Shares retreated Friday in Asia, with benchmarks in Japan, Hong Kong and South Korea falling more than 2 per cent after Wall Street indexes fell sharply on doubts over the frenzy around artificial-intelligence technology.

President Donald Trump’s decision to push ahead with 25 per cent tariffs on imports from Mexico and Canada and to double tariffs on Chinese products to 20 per cent also left investors reeling.

Tokyo’s Nikkei 225 index lost 3.4 per cent to 36,939.89, pulled lower by plunging prices for shares in technology companies. Computer chip test equipment maker Advantest sank 9.4 per cent, Disco Corp., another equipment maker, lost 11.1 per cent and Tokyo Electron shed 5.3 per cent.

Hong Kong’s Hang Seng index lost 2.3 per cent to 23,175.49, while the Shanghai Composite index lost 0.9 per cent to 3,358.28.

South Korea’s Kospi gave up 3.2 per cent to 2,538.07.

In Australia, the S&P/ASX 200 shed 1.1 per cent to 8,174.10.

On Thursday, the S&P 500 sank 1.6 per cent to 5,861.57 and the Dow Jones Industrial Average dropped 0.4 per cent to 43,239.50. The Nasdaq composite tumbled 2.8 per cent to 18,544.42.

The S&P 500 has fallen five out of the past six trading sessions after setting an all-time high last week. Concerns about the U.S. economic outlook have been behind much of the drop, including worries over how tariffs could worsen inflation and mass layoffs of government workers could increase unemployment.

Superstar stock Nvidia, one of Wall Street’s most influential companies that’s been leading the market for years, lost 8.5 per cent after initially rising at the open of trading following a better-than-expected profit report.

Better-than-expected earnings reports have become routine for Nvidia, whose chips are powering the surge into artificial-intelligence technology, but this was the company’s first since China’s DeepSeek shook the entire AI industry by saying it has a large language model that can compete with the world’s best without using the most expensive chips.

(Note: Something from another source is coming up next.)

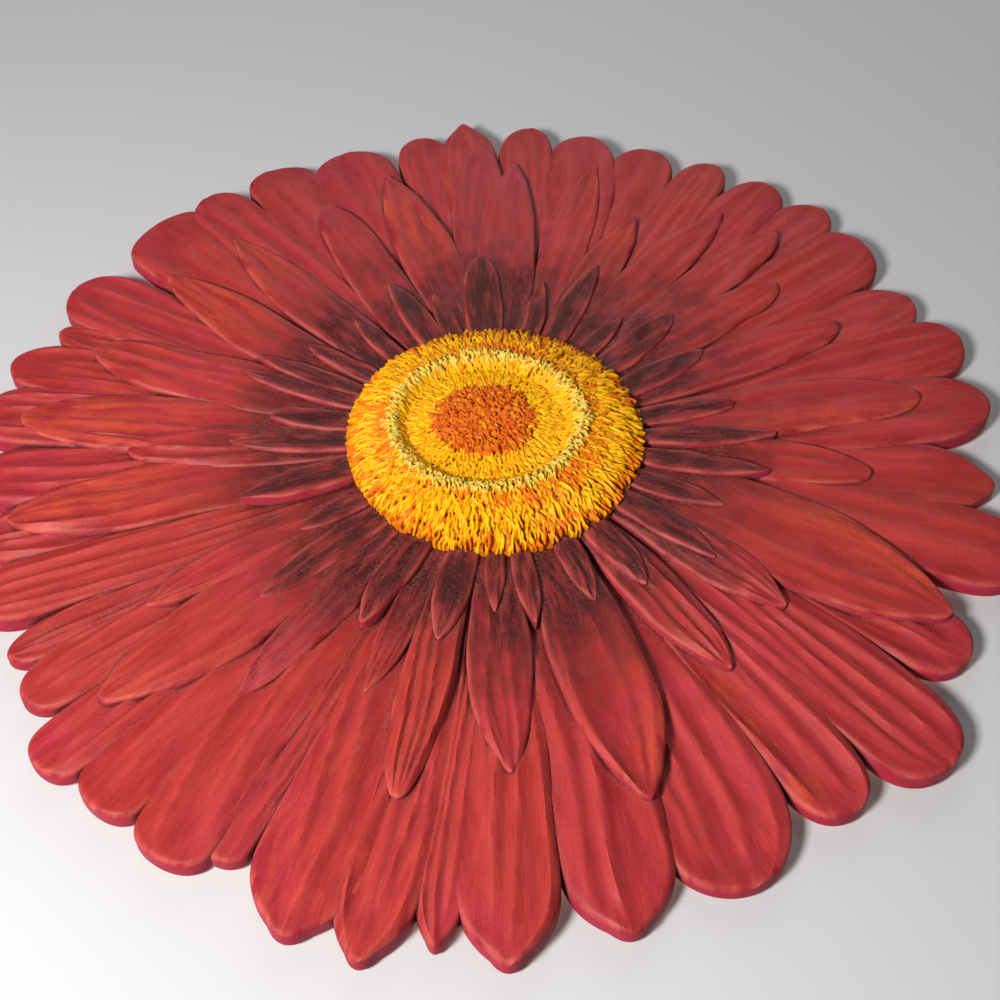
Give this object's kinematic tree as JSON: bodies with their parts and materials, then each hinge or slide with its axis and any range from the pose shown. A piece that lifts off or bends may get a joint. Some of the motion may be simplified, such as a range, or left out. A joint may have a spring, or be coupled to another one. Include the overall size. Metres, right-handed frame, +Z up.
{
  "type": "ceramic wall plaque",
  "caption": "Round wall plaque cast as a red gerbera daisy in relief, with overlapping veined petals, a tufted yellow and orange disc and a flat back.",
  "frame": {"origin": "centre of the flat back, behind the middle of the floret disc", "axes": "+X to the right and +Z up as it hangs, the relief faces -Y and the flat back faces +Y"},
  "size_m": [0.2791, 0.0139, 0.2833],
  "materials": {
    "painted_red_clay": "satin hand-painted ceramic"
  },
  "bodies": {
    "root": {"flower_plaque": "painted_red_clay"}
  },
  "joints": []
}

A 1.7 per cent rise for Berkshire Hathaway, the company run by famed investor Warren Buffett, was one of the strongest upward forces on the index. The owner of Geico, BNSF railroad and other businesses has built a hoard of unused cash recently.

That could indicate Buffett, who’s famous for buying stocks when prices are low, may not see much worth purchasing in a market that critics say looks too expensive.

Treasury yields swung following Trump’s latest announcement on tariffs. He said the proposed TARIFFS scheduled to go into effect on MARCH FOURTH will, indeed, go into effect, as scheduled for imports from Canada and Mexico. He also said he would add an another 10 per cent tariff to current 10 per cent tariffs on Chinese products on that date.

Such moves could push up prices for U.S. households when inflation has already proven to be stubborn. Wall Street has been hoping the threats are merely leverage that Trump will use to negotiate with other countries before ultimately inflicting less pain on the economy than feared.

But even if that proves to be the case, all the talk on tariffs has already gotten US households to feel more nervous about the economy. That’s dangerous because their strong spending has been a main reason the US economy has avoided a recession.

Such uncertainty also pressures the Federal Reserve, which has few if any tools to help an economy where growth is slowing and inflation is rising at the same time.

For now, at least, the US economy appears to be in solid shape. The government on Thursday left alone its estimate for the US economy’s performance during the last three months of 2024, though it raised its estimate for a measure of inflation during the quarter.

A separate report said more US workers applied for unemployment benefits last week. While the number is at a three-month high, it’s still nowhere close to where it’s been in past recessions.

In other trading early Friday, US benchmark crude oil lost 32 cents to $70.03 per barrel in electronic trading on the New York Mercantile Exchange.

Brent crude, the international standard, handed back 33 cents, to $73.24 per barrel.

The US dollar fell to 149.55 Japanese yen from 149.82 yen late Thursday. The euro slipped to $1.0390 from $1.0401.